## START

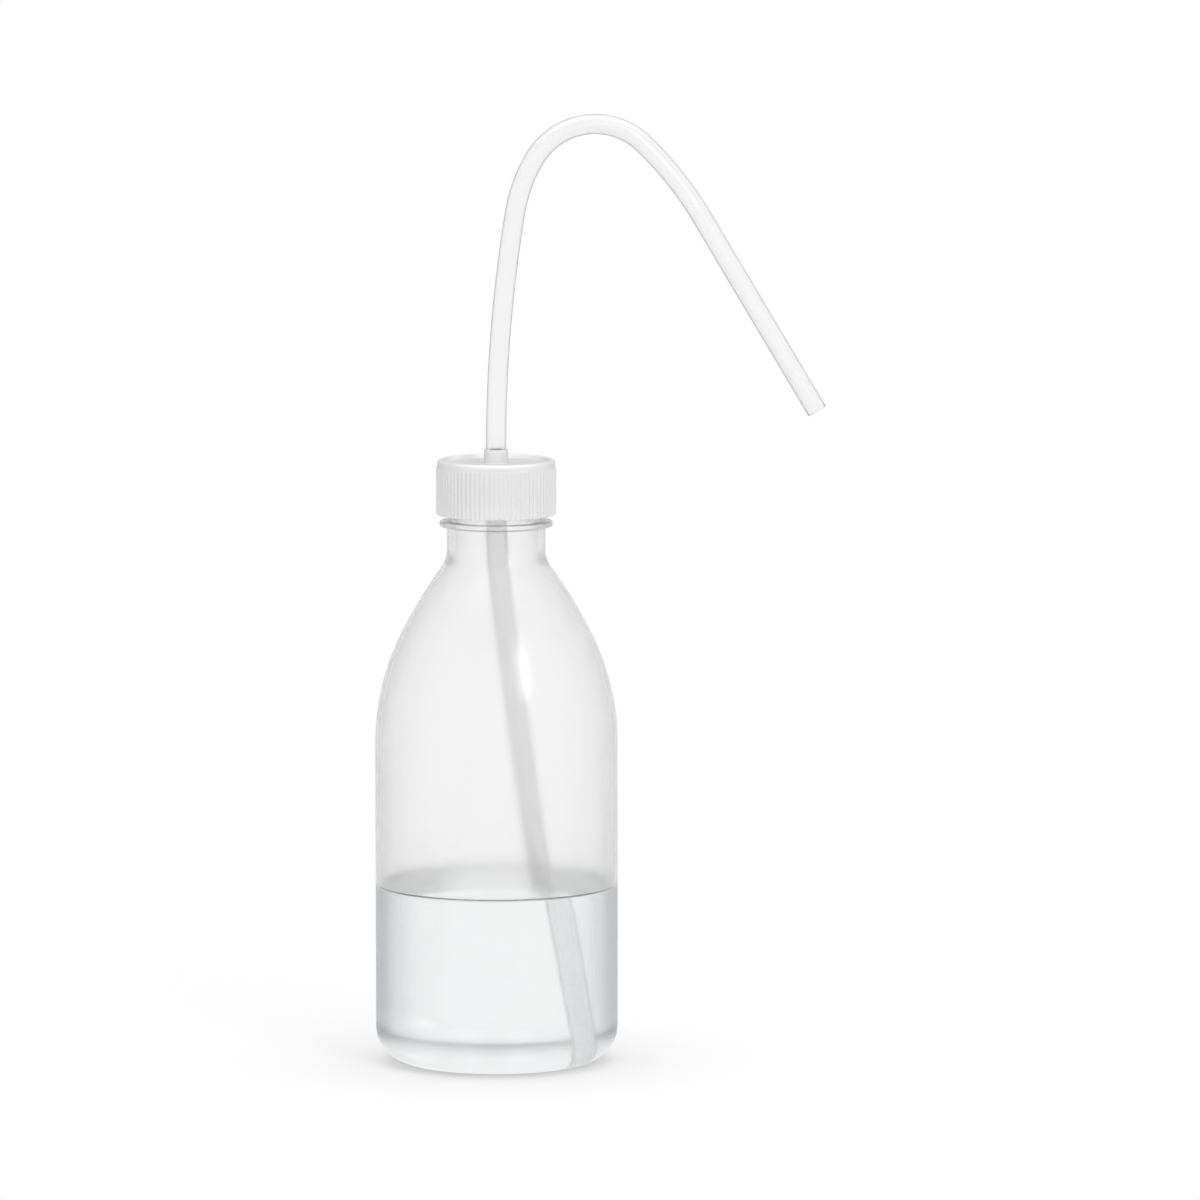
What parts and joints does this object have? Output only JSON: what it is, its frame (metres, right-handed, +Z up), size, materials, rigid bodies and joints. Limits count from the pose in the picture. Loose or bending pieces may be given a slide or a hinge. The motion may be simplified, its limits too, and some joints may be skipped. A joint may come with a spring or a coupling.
{
  "type": "laboratory wash bottle",
  "caption": "Narrow-neck squeeze wash bottle with a ribbed screw cap and a bent spray tube that reaches to its base, part filled with water.",
  "frame": {"origin": "middle of the base, in the plane that the bottle stands on", "axes": "+Z up along the bottle's axis, the spout points to +X"},
  "size_m": [0.139, 0.075, 0.2938],
  "materials": {
    "bottle_plastic": "soft translucent blown plastic, satin",
    "cap_plastic": "translucent moulded plastic, satin",
    "tube_plastic": "translucent drawn tube, smooth",
    "water": "clear liquid"
  },
  "bodies": {
    "bottle": {"bottle": "bottle_plastic", "water": "water"},
    "tube": {"spray_tube": "tube_plastic"},
    "cap": {"cap": "cap_plastic"}
  },
  "joints": [
    {"name": "tube_lift", "type": "slide", "parent": "bottle", "child": "tube", "axis": [0, 0, 1], "range_m": [0, 0.0079], "deforming": ["water"]},
    {"name": "cap_turn", "type": "hinge", "parent": "tube", "child": "cap", "pos_m": [0, 0, 0.18], "axis": [0, 0, 1], "range_deg": [0, 630]}
  ],
  "couplings": [
    {"joint": "tube_lift", "follows": "cap_turn", "m_per_rad": 0.0007162}
  ]
}
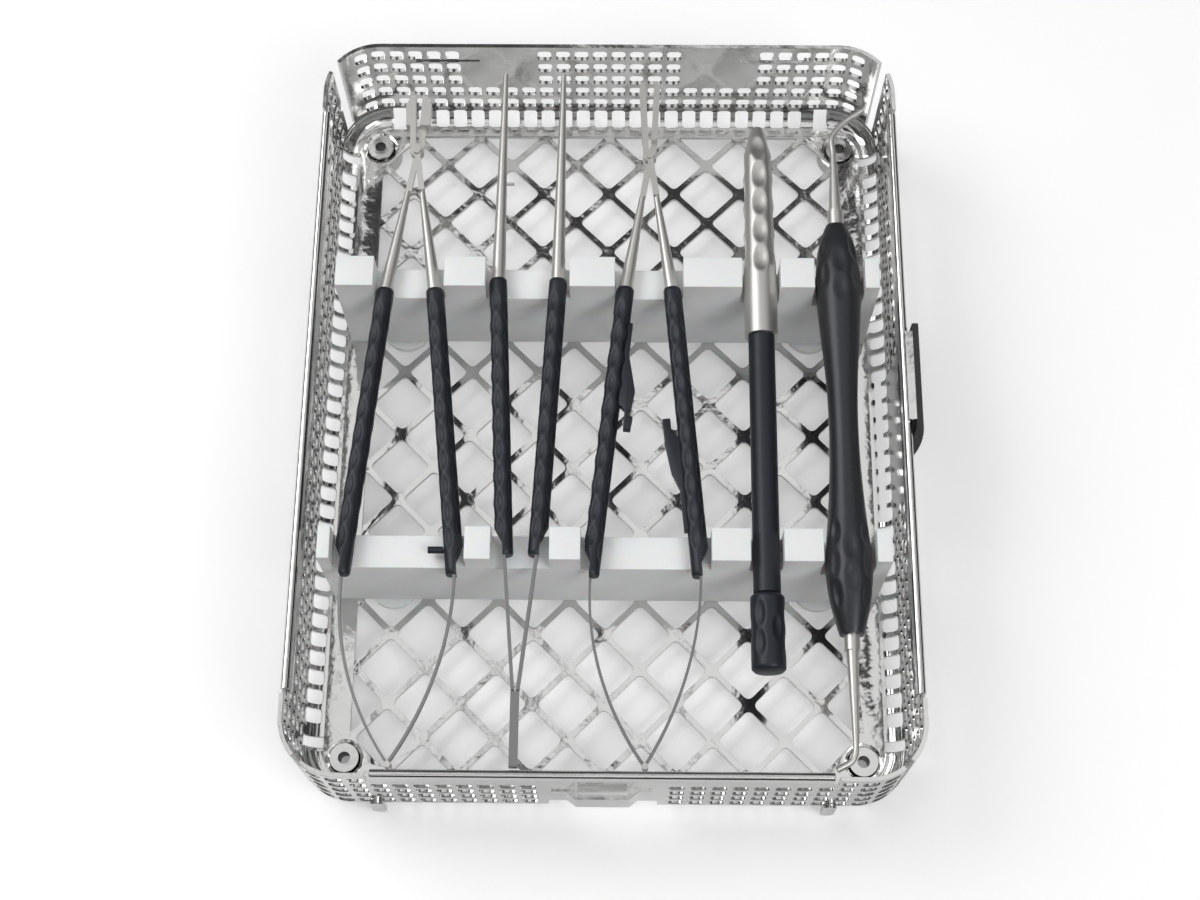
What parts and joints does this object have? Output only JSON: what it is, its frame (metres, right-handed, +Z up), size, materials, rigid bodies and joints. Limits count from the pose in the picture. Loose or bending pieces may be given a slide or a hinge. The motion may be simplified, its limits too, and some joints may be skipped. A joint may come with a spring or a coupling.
{
  "type": "instrument tray",
  "caption": "Perforated steel instrument tray with notched racks that hold microsurgical instruments, and a rim latch for a lid.",
  "frame": {"origin": "middle of the tray's plan, on the plane the feet stand on", "axes": "+Z up, +Y to the rear wall with the lid slots, +X to the wall with the latch"},
  "size_m": [0.1414, 0.1822, 0.0379],
  "materials": {
    "tray_steel": "electropolished stainless steel",
    "rack_plastic": "translucent white, satin",
    "latch_black": "black, satin",
    "grip_black": "black coating with dimples, semi-gloss",
    "hook_dark": "dark grey, satin",
    "instrument_steel": "satin to polished steel",
    "spring_steel": "dark leaf spring steel"
  },
  "bodies": {
    "tray": {"floor_grid": "tray_steel", "floor_bends": "tray_steel", "rear_wall": "tray_steel", "front_wall": "tray_steel", "left_wall": "tray_steel", "right_wall": "tray_steel", "rim_hems": "tray_steel", "front_left_corner": "tray_steel", "front_right_corner": "tray_steel", "rear_left_corner": "tray_steel", "rear_right_corner": "tray_steel", "front_keeper": "tray_steel", "front_lugs": "tray_steel", "feet": "tray_steel", "rivets": "tray_steel", "rear_rack": "rack_plastic", "front_rack": "rack_plastic", "rear_rack_plugs": "rack_plastic", "front_rack_plugs": "rack_plastic", "latch_ears": "tray_steel", "latch_pin": "tray_steel"},
    "latch": {"latch_lever": "latch_black", "latch_grip": "latch_black"},
    "holder_frame": {"holder_pivot_screw": "instrument_steel", "holder_tail_pin": "spring_steel", "holder_left_spring": "spring_steel", "holder_right_spring": "spring_steel"},
    "holder_left": {"holder_left_arm": "instrument_steel", "holder_left_grip": "grip_black"},
    "holder_right": {"holder_right_arm": "instrument_steel", "holder_right_grip": "grip_black", "holder_stop_peg": "grip_black"},
    "forceps_frame": {"forceps_tail": "spring_steel"},
    "forceps_left": {"forceps_left_arm": "instrument_steel", "forceps_left_grip": "grip_black", "forceps_left_leg": "spring_steel"},
    "forceps_right": {"forceps_right_arm": "instrument_steel", "forceps_right_grip": "grip_black", "forceps_right_leg": "spring_steel"},
    "scissors_frame": {"scissors_pivot_screw": "instrument_steel", "scissors_tail_pin": "spring_steel", "scissors_left_spring": "spring_steel", "scissors_right_spring": "spring_steel"},
    "scissors_left": {"scissors_left_arm": "instrument_steel", "scissors_left_grip": "grip_black", "scissors_left_catch": "grip_black"},
    "scissors_right": {"scissors_right_arm": "instrument_steel", "scissors_right_grip": "grip_black", "scissors_right_catch": "grip_black"},
    "blade_handle": {"blade_head": "instrument_steel", "blade_rod": "grip_black"},
    "blade_knob": {"blade_knob": "grip_black"},
    "hook": {"hook_grip": "hook_dark", "hook_rear_tip": "instrument_steel", "hook_front_tip": "instrument_steel"}
  },
  "joints": [
    {"name": "latch_swing", "type": "hinge", "parent": "tray", "child": "latch", "pos_m": [0.0707, 0.0024, 0.015], "axis": [0, 1, 0], "range_deg": [0, 75]},
    {"name": "holder_lift", "type": "slide", "parent": "tray", "child": "holder_frame", "axis": [0, 0, 1], "range_m": [0, 0.08]},
    {"name": "holder_squeeze", "type": "hinge", "parent": "holder_frame", "child": "holder_left", "pos_m": [-0.0462, 0.0627, 0.032], "axis": [0, 0, 1], "range_deg": [0, 2.2], "deforming": ["holder_left_spring"]},
    {"name": "holder_squeeze_right", "type": "hinge", "parent": "holder_frame", "child": "holder_right", "pos_m": [-0.0462, 0.0627, 0.032], "axis": [0, 0, 1], "range_deg": [-2.2, 0], "deforming": ["holder_right_spring"]},
    {"name": "forceps_lift", "type": "slide", "parent": "tray", "child": "forceps_frame", "axis": [0, 0, 1], "range_m": [0, 0.08]},
    {"name": "forceps_squeeze", "type": "hinge", "parent": "forceps_frame", "child": "forceps_left", "pos_m": [-0.01955, -0.07, 0.032], "axis": [0, 0, 1], "range_deg": [-2.2, 0]},
    {"name": "forceps_squeeze_right", "type": "hinge", "parent": "forceps_frame", "child": "forceps_right", "pos_m": [-0.01845, -0.07, 0.032], "axis": [0, 0, 1], "range_deg": [0, 2.2]},
    {"name": "scissors_lift", "type": "slide", "parent": "tray", "child": "scissors_frame", "axis": [0, 0, 1], "range_m": [0, 0.08]},
    {"name": "scissors_squeeze", "type": "hinge", "parent": "scissors_frame", "child": "scissors_left", "pos_m": [0.01, 0.0616, 0.032], "axis": [0, 0, 1], "range_deg": [0, 2.2], "deforming": ["scissors_left_spring"]},
    {"name": "scissors_squeeze_right", "type": "hinge", "parent": "scissors_frame", "child": "scissors_right", "pos_m": [0.01, 0.0616, 0.032], "axis": [0, 0, 1], "range_deg": [-2.2, 0], "deforming": ["scissors_right_spring"]},
    {"name": "blade_handle_lift", "type": "slide", "parent": "tray", "child": "blade_handle", "axis": [0, 0, 1], "range_m": [0, 0.08]},
    {"name": "blade_knob_turn", "type": "hinge", "parent": "blade_handle", "child": "blade_knob", "pos_m": [0.0359, -0.0481, 0.032], "axis": [0, 1, 0], "continuous": true},
    {"name": "hook_lift", "type": "slide", "parent": "tray", "child": "hook", "axis": [0, 0, 1], "range_m": [0, 0.08]}
  ],
  "couplings": [
    {"joint": "holder_squeeze_right", "follows": "holder_squeeze", "ratio": -1},
    {"joint": "forceps_squeeze_right", "follows": "forceps_squeeze", "ratio": -1},
    {"joint": "scissors_squeeze_right", "follows": "scissors_squeeze", "ratio": -1}
  ]
}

## END

### Exercise
Reproduce the whole listing word for word.

### Result of this exercise
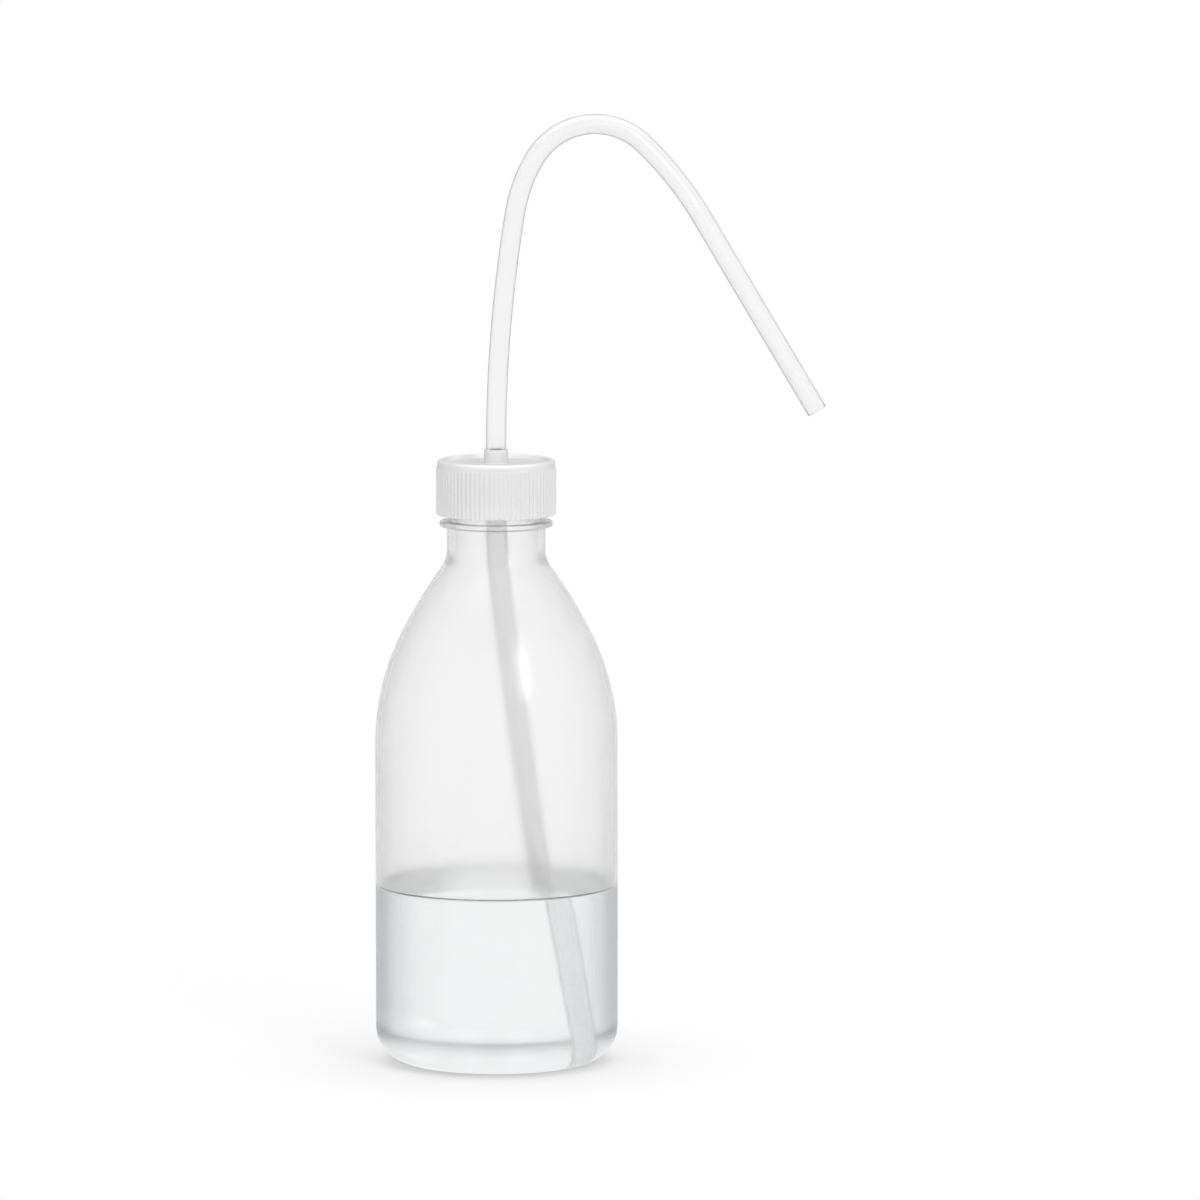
What parts and joints does this object have? Output only JSON: what it is, its frame (metres, right-handed, +Z up), size, materials, rigid bodies and joints. Limits count from the pose in the picture. Loose or bending pieces may be given a slide or a hinge. The motion may be simplified, its limits too, and some joints may be skipped. A joint may come with a spring or a coupling.
{
  "type": "laboratory wash bottle",
  "caption": "Narrow-neck squeeze wash bottle with a ribbed screw cap and a bent spray tube that reaches to its base, part filled with water.",
  "frame": {"origin": "middle of the base, in the plane that the bottle stands on", "axes": "+Z up along the bottle's axis, the spout points to +X"},
  "size_m": [0.139, 0.075, 0.2938],
  "materials": {
    "bottle_plastic": "soft translucent blown plastic, satin",
    "cap_plastic": "translucent moulded plastic, satin",
    "tube_plastic": "translucent drawn tube, smooth",
    "water": "clear liquid"
  },
  "bodies": {
    "bottle": {"bottle": "bottle_plastic", "water": "water"},
    "tube": {"spray_tube": "tube_plastic"},
    "cap": {"cap": "cap_plastic"}
  },
  "joints": [
    {"name": "tube_lift", "type": "slide", "parent": "bottle", "child": "tube", "axis": [0, 0, 1], "range_m": [0, 0.0079], "deforming": ["water"]},
    {"name": "cap_turn", "type": "hinge", "parent": "tube", "child": "cap", "pos_m": [0, 0, 0.18], "axis": [0, 0, 1], "range_deg": [0, 630]}
  ],
  "couplings": [
    {"joint": "tube_lift", "follows": "cap_turn", "m_per_rad": 0.0007162}
  ]
}
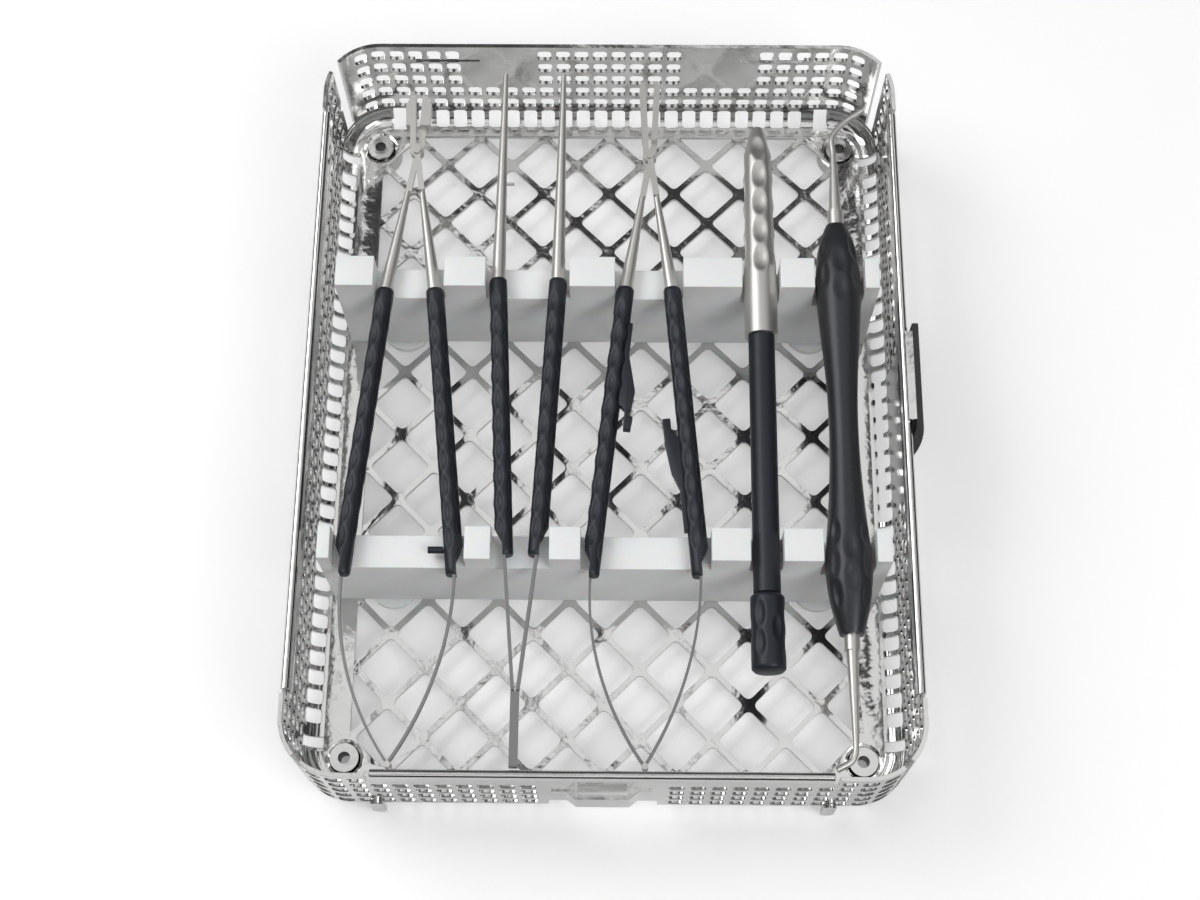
What parts and joints does this object have? Output only JSON: what it is, its frame (metres, right-handed, +Z up), size, materials, rigid bodies and joints. Limits count from the pose in the picture. Loose or bending pieces may be given a slide or a hinge. The motion may be simplified, its limits too, and some joints may be skipped. A joint may come with a spring or a coupling.
{
  "type": "instrument tray",
  "caption": "Perforated steel instrument tray with notched racks that hold microsurgical instruments, and a rim latch for a lid.",
  "frame": {"origin": "middle of the tray's plan, on the plane the feet stand on", "axes": "+Z up, +Y to the rear wall with the lid slots, +X to the wall with the latch"},
  "size_m": [0.1414, 0.1822, 0.0379],
  "materials": {
    "tray_steel": "electropolished stainless steel",
    "rack_plastic": "translucent white, satin",
    "latch_black": "black, satin",
    "grip_black": "black coating with dimples, semi-gloss",
    "hook_dark": "dark grey, satin",
    "instrument_steel": "satin to polished steel",
    "spring_steel": "dark leaf spring steel"
  },
  "bodies": {
    "tray": {"floor_grid": "tray_steel", "floor_bends": "tray_steel", "rear_wall": "tray_steel", "front_wall": "tray_steel", "left_wall": "tray_steel", "right_wall": "tray_steel", "rim_hems": "tray_steel", "front_left_corner": "tray_steel", "front_right_corner": "tray_steel", "rear_left_corner": "tray_steel", "rear_right_corner": "tray_steel", "front_keeper": "tray_steel", "front_lugs": "tray_steel", "feet": "tray_steel", "rivets": "tray_steel", "rear_rack": "rack_plastic", "front_rack": "rack_plastic", "rear_rack_plugs": "rack_plastic", "front_rack_plugs": "rack_plastic", "latch_ears": "tray_steel", "latch_pin": "tray_steel"},
    "latch": {"latch_lever": "latch_black", "latch_grip": "latch_black"},
    "holder_frame": {"holder_pivot_screw": "instrument_steel", "holder_tail_pin": "spring_steel", "holder_left_spring": "spring_steel", "holder_right_spring": "spring_steel"},
    "holder_left": {"holder_left_arm": "instrument_steel", "holder_left_grip": "grip_black"},
    "holder_right": {"holder_right_arm": "instrument_steel", "holder_right_grip": "grip_black", "holder_stop_peg": "grip_black"},
    "forceps_frame": {"forceps_tail": "spring_steel"},
    "forceps_left": {"forceps_left_arm": "instrument_steel", "forceps_left_grip": "grip_black", "forceps_left_leg": "spring_steel"},
    "forceps_right": {"forceps_right_arm": "instrument_steel", "forceps_right_grip": "grip_black", "forceps_right_leg": "spring_steel"},
    "scissors_frame": {"scissors_pivot_screw": "instrument_steel", "scissors_tail_pin": "spring_steel", "scissors_left_spring": "spring_steel", "scissors_right_spring": "spring_steel"},
    "scissors_left": {"scissors_left_arm": "instrument_steel", "scissors_left_grip": "grip_black", "scissors_left_catch": "grip_black"},
    "scissors_right": {"scissors_right_arm": "instrument_steel", "scissors_right_grip": "grip_black", "scissors_right_catch": "grip_black"},
    "blade_handle": {"blade_head": "instrument_steel", "blade_rod": "grip_black"},
    "blade_knob": {"blade_knob": "grip_black"},
    "hook": {"hook_grip": "hook_dark", "hook_rear_tip": "instrument_steel", "hook_front_tip": "instrument_steel"}
  },
  "joints": [
    {"name": "latch_swing", "type": "hinge", "parent": "tray", "child": "latch", "pos_m": [0.0707, 0.0024, 0.015], "axis": [0, 1, 0], "range_deg": [0, 75]},
    {"name": "holder_lift", "type": "slide", "parent": "tray", "child": "holder_frame", "axis": [0, 0, 1], "range_m": [0, 0.08]},
    {"name": "holder_squeeze", "type": "hinge", "parent": "holder_frame", "child": "holder_left", "pos_m": [-0.0462, 0.0627, 0.032], "axis": [0, 0, 1], "range_deg": [0, 2.2], "deforming": ["holder_left_spring"]},
    {"name": "holder_squeeze_right", "type": "hinge", "parent": "holder_frame", "child": "holder_right", "pos_m": [-0.0462, 0.0627, 0.032], "axis": [0, 0, 1], "range_deg": [-2.2, 0], "deforming": ["holder_right_spring"]},
    {"name": "forceps_lift", "type": "slide", "parent": "tray", "child": "forceps_frame", "axis": [0, 0, 1], "range_m": [0, 0.08]},
    {"name": "forceps_squeeze", "type": "hinge", "parent": "forceps_frame", "child": "forceps_left", "pos_m": [-0.01955, -0.07, 0.032], "axis": [0, 0, 1], "range_deg": [-2.2, 0]},
    {"name": "forceps_squeeze_right", "type": "hinge", "parent": "forceps_frame", "child": "forceps_right", "pos_m": [-0.01845, -0.07, 0.032], "axis": [0, 0, 1], "range_deg": [0, 2.2]},
    {"name": "scissors_lift", "type": "slide", "parent": "tray", "child": "scissors_frame", "axis": [0, 0, 1], "range_m": [0, 0.08]},
    {"name": "scissors_squeeze", "type": "hinge", "parent": "scissors_frame", "child": "scissors_left", "pos_m": [0.01, 0.0616, 0.032], "axis": [0, 0, 1], "range_deg": [0, 2.2], "deforming": ["scissors_left_spring"]},
    {"name": "scissors_squeeze_right", "type": "hinge", "parent": "scissors_frame", "child": "scissors_right", "pos_m": [0.01, 0.0616, 0.032], "axis": [0, 0, 1], "range_deg": [-2.2, 0], "deforming": ["scissors_right_spring"]},
    {"name": "blade_handle_lift", "type": "slide", "parent": "tray", "child": "blade_handle", "axis": [0, 0, 1], "range_m": [0, 0.08]},
    {"name": "blade_knob_turn", "type": "hinge", "parent": "blade_handle", "child": "blade_knob", "pos_m": [0.0359, -0.0481, 0.032], "axis": [0, 1, 0], "continuous": true},
    {"name": "hook_lift", "type": "slide", "parent": "tray", "child": "hook", "axis": [0, 0, 1], "range_m": [0, 0.08]}
  ],
  "couplings": [
    {"joint": "holder_squeeze_right", "follows": "holder_squeeze", "ratio": -1},
    {"joint": "forceps_squeeze_right", "follows": "forceps_squeeze", "ratio": -1},
    {"joint": "scissors_squeeze_right", "follows": "scissors_squeeze", "ratio": -1}
  ]
}